Sometimes it just doesn't pay to be leaps and bounds better than your opponent. Take the Smith Center (Kan.) High School football team, for example. Tuesday night, Smith Center scored 72 points in a Class 2-1A playoff game against Plainville. And then the first quarter ended.
At first glance, the self-righteous will decry: "How dare they run up the score and embarrass those poor kids from Plainville like that. They should be ashamed of themselves."
But really, there wasn't a whole lot head coach Roger Barta and his boys could do. Plainville was bad. Really, really, really bad.
The Smith Center defense forced six turnovers and returned one for a touchdown. Meanwhile, the offense ran the ball on 14 of its first 15 plays…and scored eight times. Six different players danced their way to the end zone.
The carnage was so nasty that Barta instructed his team to attempt two-point conversions after it scored, thinking that there was no way his team would convert each time.
Alas, it did. Nine times.
Barta pulled his first team offense midway through the first quarter and yanked the first team defense at halftime. During the second quarter, he instructed his players to fall down if any of them reached the opposing team's five-yard line.
By that point, Smith Center already had broken the national high school record for points scored in the first quarter, according to the National Federation of State High School Associations. Prescott (Ariz.) High School previously held the record for its 66-point performance in 1925.
While the inclination to denounce Barta and his boys for what clearly was a Grade A butt-whuppin' is understandable, it also is hasty and unwarranted. The coach had to put someone on the field, and those someones had to do something once they got there.
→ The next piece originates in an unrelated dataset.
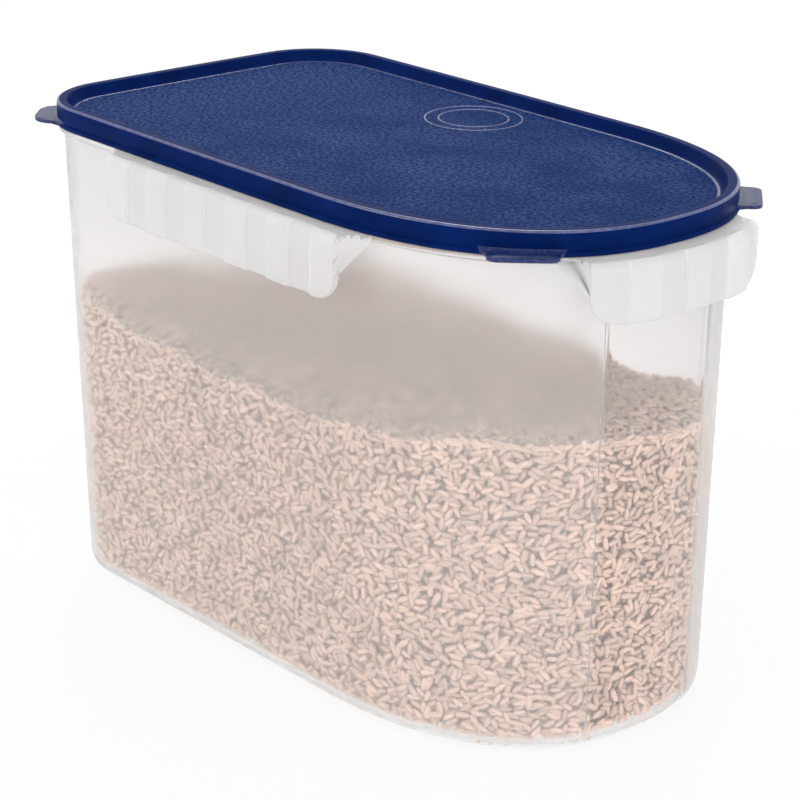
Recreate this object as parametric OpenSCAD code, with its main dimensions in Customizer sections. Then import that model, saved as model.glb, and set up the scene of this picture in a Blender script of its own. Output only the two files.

Had Barta kept his first stringers in the game until late in the second half, that would have been deplorable. But the man was doing everything in his power—outside of pulling random students out of the stands, slapping some shoulder pads on them and tossing them out there to run a base 4-3 defense—to keep the score as low as possible.
It could have been worse. The score could have been 288-0, which was on pace to happen after the first quarter.
Sometimes, blame simply does not need to enter the equation. It wasn't Smith Center's fault they scored at will, even when they were trying not to. And you can't really fault Plainville. It's difficult—not to mention just plain cruel—to point the finger at the kid that got beat up by the big boys and ask why he didn't fight back harder.
You can't even blame the referees. After Smith Center got up by 40 points, the zebras enforced a state rule which allowed the game clock to continue running, even after incomplete passes or plays that ended out of bounds.
Barta has since stated he did not try to run up the score, and his coaching decisions throughout the game back that up. Heck, the Plainville head coach even said he didn't think Smith Center had tried to run up the score.
Both coaches understand that sometimes these things just happen in sports. There are times when one team will try to embarrass another, but this was not one of them. Any negative backlash Barta and his team are receiving is baseless, not to mention foolish.
Smith Center prevailed 83-0 in the end. And still Barta found himself in a no-win situation.